→ **WHAT IS REQUIRED**: Pick out every line with the word "materials" and copy it.

→ **SOURCE EXCERPT**:
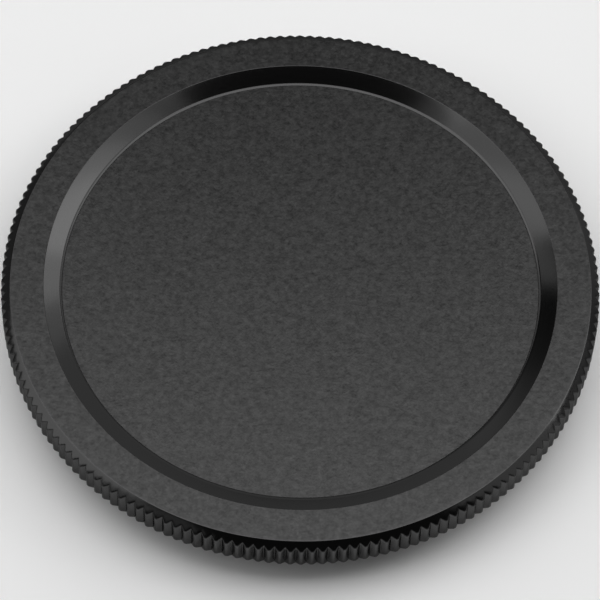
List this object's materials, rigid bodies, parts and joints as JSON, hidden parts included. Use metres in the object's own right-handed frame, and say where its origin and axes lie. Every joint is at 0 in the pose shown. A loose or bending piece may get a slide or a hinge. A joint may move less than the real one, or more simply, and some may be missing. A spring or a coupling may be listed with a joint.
{
  "type": "lens cap",
  "caption": "Round screw-in metal lens cap: dished face with a flat raised border, straight-knurled flange and a threaded skirt behind it.",
  "frame": {"origin": "middle of the skirt's end face, the plane that the cap rests on", "axes": "+Z along the thread's axis, out through the cap's dished face"},
  "size_m": [0.056, 0.056, 0.0067],
  "materials": {
    "anodised_aluminium": "black anodised: fine blasted matte on the flat faces, smooth turned satin on the recess wall, chamfers and knurl"
  },
  "bodies": {
    "root": {"lens_cap": "anodised_aluminium"}
  },
  "joints": []
}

→ **REPLY**:
List this object's materials, rigid bodies, parts and joints as JSON, hidden parts included. Use metres in the object's own right-handed frame, and say where its origin and axes lie. Every joint is at 0 in the pose shown. A loose or bending piece may get a slide or a hinge. A joint may move less than the real one, or more simply, and some may be missing. A spring or a coupling may be listed with a joint.
  "materials": {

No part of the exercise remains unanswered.